### Instruction
Copy out every line in the entries below that includes "with".

Parts and joints as JSON:

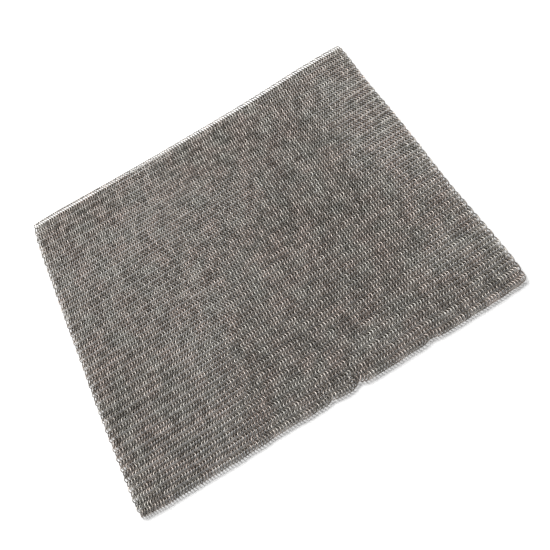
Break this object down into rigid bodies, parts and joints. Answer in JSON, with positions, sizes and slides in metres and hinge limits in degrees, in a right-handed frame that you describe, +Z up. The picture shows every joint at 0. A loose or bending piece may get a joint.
{
  "type": "flat panel of woven steel ring mesh",
  "caption": "Rectangular panel of fine steel ring mesh, woven four in one, that lies flat or folds course by course to guard what it covers.",
  "frame": {"origin": "under the middle of the panel, on the surface it lies on", "axes": "+X along the rows of rings, +Y across the rows, +Z up out of the panel's upper face"},
  "size_m": [0.2074, 0.1828, 0.0029],
  "materials": {
    "ring_wire": "worn, satin, slightly brown with handling"
  },
  "bodies": {
    "course_01": {"course_01": "ring_wire"},
    "course_02": {"course_02": "ring_wire"},
    "course_03": {"course_03": "ring_wire"},
    "course_04": {"course_04": "ring_wire"},
    "course_05": {"course_05": "ring_wire"},
    "course_06": {"course_06": "ring_wire"},
    "course_07": {"course_07": "ring_wire"},
    "course_08": {"course_08": "ring_wire"},
    "course_09": {"course_09": "ring_wire"},
    "course_10": {"course_10": "ring_wire"},
    "course_11": {"course_11": "ring_wire"},
    "course_12": {"course_12": "ring_wire"},
    "course_13": {"course_13": "ring_wire"},
    "course_14": {"course_14": "ring_wire"},
    "course_15": {"course_15": "ring_wire"},
    "course_16": {"course_16": "ring_wire"},
    "course_17": {"course_17": "ring_wire"},
    "course_18": {"course_18": "ring_wire"},
    "course_19": {"course_19": "ring_wire"},
    "course_20": {"course_20": "ring_wire"},
    "course_21": {"course_21": "ring_wire"},
    "course_22": {"course_22": "ring_wire"},
    "course_23": {"course_23": "ring_wire"},
    "course_24": {"course_24": "ring_wire"},
    "course_25": {"course_25": "ring_wire"},
    "course_26": {"course_26": "ring_wire"},
    "course_27": {"course_27": "ring_wire"},
    "course_28": {"course_28": "ring_wire"},
    "course_29": {"course_29": "ring_wire"},
    "course_30": {"course_30": "ring_wire"},
    "course_31": {"course_31": "ring_wire"},
    "course_32": {"course_32": "ring_wire"},
    "course_33": {"course_33": "ring_wire"},
    "course_34": {"course_34": "ring_wire"},
    "corner_ring_near_left": {"corner_ring_near_left": "ring_wire"},
    "corner_ring_near_right": {"corner_ring_near_right": "ring_wire"},
    "corner_ring_far_left": {"corner_ring_far_left": "ring_wire"},
    "corner_ring_far_right": {"corner_ring_far_right": "ring_wire"}
  },
  "joints": [
    {"name": "corner_ring_near_left_swing", "type": "hinge", "parent": "course_01", "child": "corner_ring_near_left", "pos_m": [-0.10213, -0.08811, 0.00145], "axis": [-1, 0, 0], "range_deg": [-40, 40]},
    {"name": "corner_ring_near_right_swing", "type": "hinge", "parent": "course_01", "child": "corner_ring_near_right", "pos_m": [0.10136, -0.08811, 0.00145], "axis": [-1, 0, 0], "range_deg": [-40, 40]},
    {"name": "corner_ring_far_left_swing", "type": "hinge", "parent": "course_34", "child": "corner_ring_far_left", "pos_m": [-0.10136, 0.08811, 0.00145], "axis": [1, 0, 0], "range_deg": [-40, 40]},
    {"name": "corner_ring_far_right_swing", "type": "hinge", "parent": "course_34", "child": "corner_ring_far_right", "pos_m": [0.10213, 0.08811, 0.00145], "axis": [1, 0, 0], "range_deg": [-40, 40]},
    {"name": "fold_01_02", "type": "hinge", "parent": "course_02", "child": "course_01", "pos_m": [0, -0.08544, 0.00145], "axis": [-1, 0, 0], "range_deg": [-60, 60]},
    {"name": "fold_02_03", "type": "hinge", "parent": "course_03", "child": "course_02", "pos_m": [0, -0.0801, 0.00145], "axis": [1, 0, 0], "range_deg": [-60, 60]},
    {"name": "fold_03_04", "type": "hinge", "parent": "course_04", "child": "course_03", "pos_m": [0, -0.07476, 0.00145], "axis": [1, 0, 0], "range_deg": [-60, 60]},
    {"name": "fold_04_05", "type": "hinge", "parent": "course_05", "child": "course_04", "pos_m": [0, -0.06942, 0.00145], "axis": [-1, 0, 0], "range_deg": [-60, 60]},
    {"name": "fold_05_06", "type": "hinge", "parent": "course_06", "child": "course_05", "pos_m": [0, -0.06408, 0.00145], "axis": [-1, 0, 0], "range_deg": [-60, 60]},
    {"name": "fold_06_07", "type": "hinge", "parent": "course_07", "child": "course_06", "pos_m": [0, -0.05874, 0.00145], "axis": [1, 0, 0], "range_deg": [-60, 60]},
    {"name": "fold_07_08", "type": "hinge", "parent": "course_08", "child": "course_07", "pos_m": [0, -0.0534, 0.00145], "axis": [1, 0, 0], "range_deg": [-60, 60]},
    {"name": "fold_08_09", "type": "hinge", "parent": "course_09", "child": "course_08", "pos_m": [0, -0.04806, 0.00145], "axis": [-1, 0, 0], "range_deg": [-60, 60]},
    {"name": "fold_09_10", "type": "hinge", "parent": "course_10", "child": "course_09", "pos_m": [0, -0.04272, 0.00145], "axis": [-1, 0, 0], "range_deg": [-60, 60]},
    {"name": "fold_10_11", "type": "hinge", "parent": "course_11", "child": "course_10", "pos_m": [0, -0.03738, 0.00145], "axis": [1, 0, 0], "range_deg": [-60, 60]},
    {"name": "fold_11_12", "type": "hinge", "parent": "course_12", "child": "course_11", "pos_m": [0, -0.03204, 0.00145], "axis": [1, 0, 0], "range_deg": [-60, 60]},
    {"name": "fold_12_13", "type": "hinge", "parent": "course_13", "child": "course_12", "pos_m": [0, -0.0267, 0.00145], "axis": [-1, 0, 0], "range_deg": [-60, 60]},
    {"name": "fold_13_14", "type": "hinge", "parent": "course_14", "child": "course_13", "pos_m": [0, -0.02136, 0.00145], "axis": [-1, 0, 0], "range_deg": [-60, 60]},
    {"name": "fold_14_15", "type": "hinge", "parent": "course_15", "child": "course_14", "pos_m": [0, -0.01602, 0.00145], "axis": [1, 0, 0], "range_deg": [-60, 60]},
    {"name": "fold_15_16", "type": "hinge", "parent": "course_16", "child": "course_15", "pos_m": [0, -0.01068, 0.00145], "axis": [1, 0, 0], "range_deg": [-60, 60]},
    {"name": "fold_16_17", "type": "hinge", "parent": "course_17", "child": "course_16", "pos_m": [0, -0.00534, 0.00145], "axis": [-1, 0, 0], "range_deg": [-60, 60]},
    {"name": "fold_17_18", "type": "hinge", "parent": "course_17", "child": "course_18", "pos_m": [0, 0, 0.00145], "axis": [1, 0, 0], "range_deg": [-60, 60]},
    {"name": "fold_18_19", "type": "hinge", "parent": "course_18", "child": "course_19", "pos_m": [0, 0.00534, 0.00145], "axis": [-1, 0, 0], "range_deg": [-60, 60]},
    {"name": "fold_19_20", "type": "hinge", "parent": "course_19", "child": "course_20", "pos_m": [0, 0.01068, 0.00145], "axis": [-1, 0, 0], "range_deg": [-60, 60]},
    {"name": "fold_20_21", "type": "hinge", "parent": "course_20", "child": "course_21", "pos_m": [0, 0.01602, 0.00145], "axis": [1, 0, 0], "range_deg": [-60, 60]},
    {"name": "fold_21_22", "type": "hinge", "parent": "course_21", "child": "course_22", "pos_m": [0, 0.02136, 0.00145], "axis": [1, 0, 0], "range_deg": [-60, 60]},
    {"name": "fold_22_23", "type": "hinge", "parent": "course_22", "child": "course_23", "pos_m": [0, 0.0267, 0.00145], "axis": [-1, 0, 0], "range_deg": [-60, 60]},
    {"name": "fold_23_24", "type": "hinge", "parent": "course_23", "child": "course_24", "pos_m": [0, 0.03204, 0.00145], "axis": [-1, 0, 0], "range_deg": [-60, 60]},
    {"name": "fold_24_25", "type": "hinge", "parent": "course_24", "child": "course_25", "pos_m": [0, 0.03738, 0.00145], "axis": [1, 0, 0], "range_deg": [-60, 60]},
    {"name": "fold_25_26", "type": "hinge", "parent": "course_25", "child": "course_26", "pos_m": [0, 0.04272, 0.00145], "axis": [1, 0, 0], "range_deg": [-60, 60]},
    {"name": "fold_26_27", "type": "hinge", "parent": "course_26", "child": "course_27", "pos_m": [0, 0.04806, 0.00145], "axis": [-1, 0, 0], "range_deg": [-60, 60]},
    {"name": "fold_27_28", "type": "hinge", "parent": "course_27", "child": "course_28", "pos_m": [0, 0.0534, 0.00145], "axis": [-1, 0, 0], "range_deg": [-60, 60]},
    {"name": "fold_28_29", "type": "hinge", "parent": "course_28", "child": "course_29", "pos_m": [0, 0.05874, 0.00145], "axis": [1, 0, 0], "range_deg": [-60, 60]},
    {"name": "fold_29_30", "type": "hinge", "parent": "course_29", "child": "course_30", "pos_m": [0, 0.06408, 0.00145], "axis": [1, 0, 0], "range_deg": [-60, 60]},
    {"name": "fold_30_31", "type": "hinge", "parent": "course_30", "child": "course_31", "pos_m": [0, 0.06942, 0.00145], "axis": [-1, 0, 0], "range_deg": [-60, 60]},
    {"name": "fold_31_32", "type": "hinge", "parent": "course_31", "child": "course_32", "pos_m": [0, 0.07476, 0.00145], "axis": [-1, 0, 0], "range_deg": [-60, 60]},
    {"name": "fold_32_33", "type": "hinge", "parent": "course_32", "child": "course_33", "pos_m": [0, 0.0801, 0.00145], "axis": [1, 0, 0], "range_deg": [-60, 60]},
    {"name": "fold_33_34", "type": "hinge", "parent": "course_33", "child": "course_34", "pos_m": [0, 0.08544, 0.00145], "axis": [1, 0, 0], "range_deg": [-60, 60]}
  ]
}
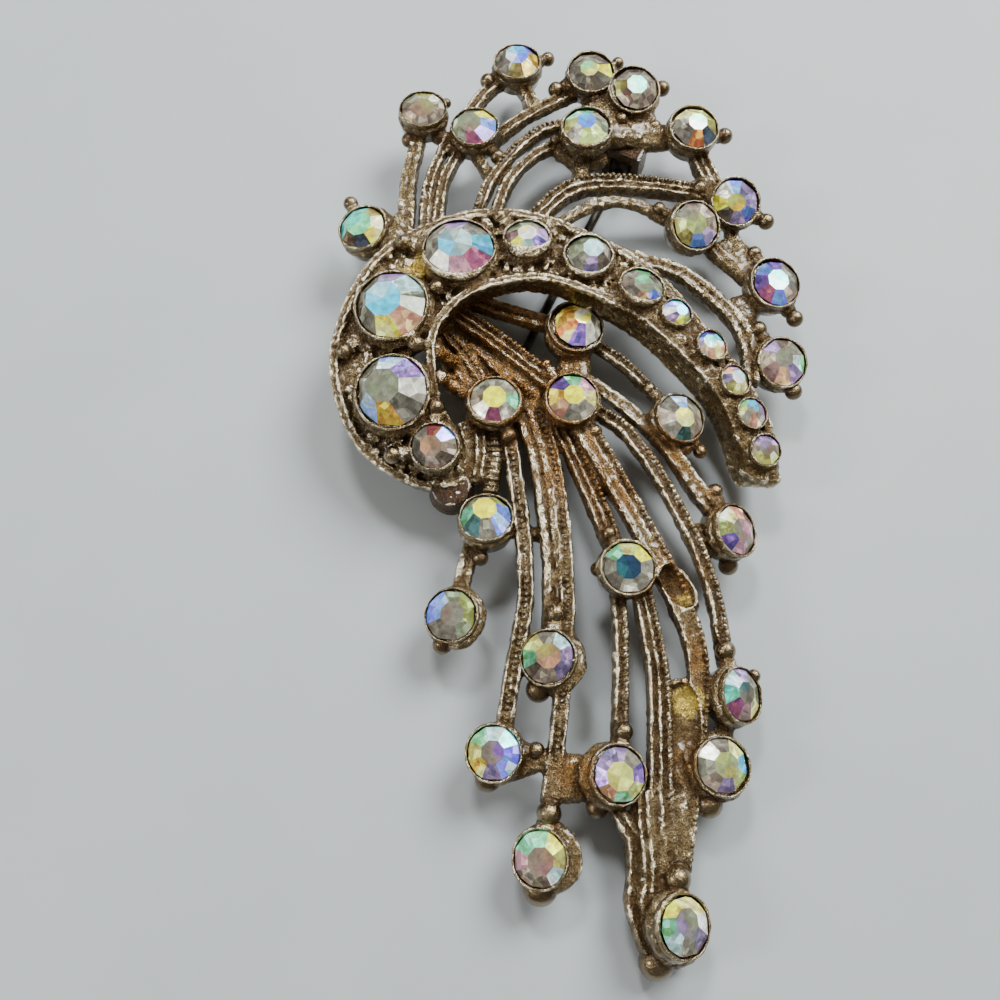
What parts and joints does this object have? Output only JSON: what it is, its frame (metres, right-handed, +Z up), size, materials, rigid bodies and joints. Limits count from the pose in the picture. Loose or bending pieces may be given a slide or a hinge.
{
  "type": "floral sprig brooch",
  "caption": "Floral sprig brooch: a crescent and two fans of beaded stems in antiqued metal, set with round iridescent crystals, with a pin and a catch on the back.",
  "frame": {"origin": "middle of the bounding box in X and Y, at the table that the back rests on", "axes": "+Z up out of the stones' side, +Y towards the upper sprigs, +X to the right seen from the front"},
  "size_m": [0.0449, 0.0898, 0.0112],
  "materials": {
    "metal": "antiqued pale gold plate over white metal, worn and grainy",
    "pin": "dark tarnished wire",
    "crystal": "cut crystal with an iridescent coat and a foil back"
  },
  "bodies": {
    "root": {"casting": "metal", "pin_stem": "pin", "crescent_stone_1": "crystal", "crescent_stone_2": "crystal", "crescent_stone_3": "crystal", "crescent_stone_4": "crystal", "crescent_stone_5": "crystal", "crescent_stone_6": "crystal", "crescent_stone_7": "crystal", "crescent_stone_8": "crystal", "crescent_stone_9": "crystal", "crescent_stone_10": "crystal", "crescent_stone_11": "crystal", "crescent_stone_12": "crystal", "upper_stone_1": "crystal", "upper_stone_2": "crystal", "upper_stone_3": "crystal", "upper_stone_4": "crystal", "upper_stone_5": "crystal", "upper_stone_6": "crystal", "upper_stone_7": "crystal", "upper_stone_8": "crystal", "upper_stone_9": "crystal", "upper_stone_10": "crystal", "upper_stone_11": "crystal", "upper_stone_12": "crystal", "lower_stone_1": "crystal", "lower_stone_2": "crystal", "lower_stone_3": "crystal", "lower_stone_4": "crystal", "lower_stone_5": "crystal", "lower_stone_6": "crystal", "lower_stone_7": "crystal", "lower_stone_8": "crystal", "lower_stone_9": "crystal", "lower_stone_10": "crystal", "lower_stone_11": "crystal", "lower_stone_12": "crystal", "lower_stone_13": "crystal", "lower_stone_14": "crystal", "lower_stone_15": "crystal"}
  },
  "joints": []
}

### Correct response
Break this object down into rigid bodies, parts and joints. Answer in JSON, with positions, sizes and slides in metres and hinge limits in degrees, in a right-handed frame that you describe, +Z up. The picture shows every joint at 0. A loose or bending piece may get a joint.
    "ring_wire": "worn, satin, slightly brown with handling"
  "caption": "Floral sprig brooch: a crescent and two fans of beaded stems in antiqued metal, set with round iridescent crystals, with a pin and a catch on the back.",
    "crystal": "cut crystal with an iridescent coat and a foil back"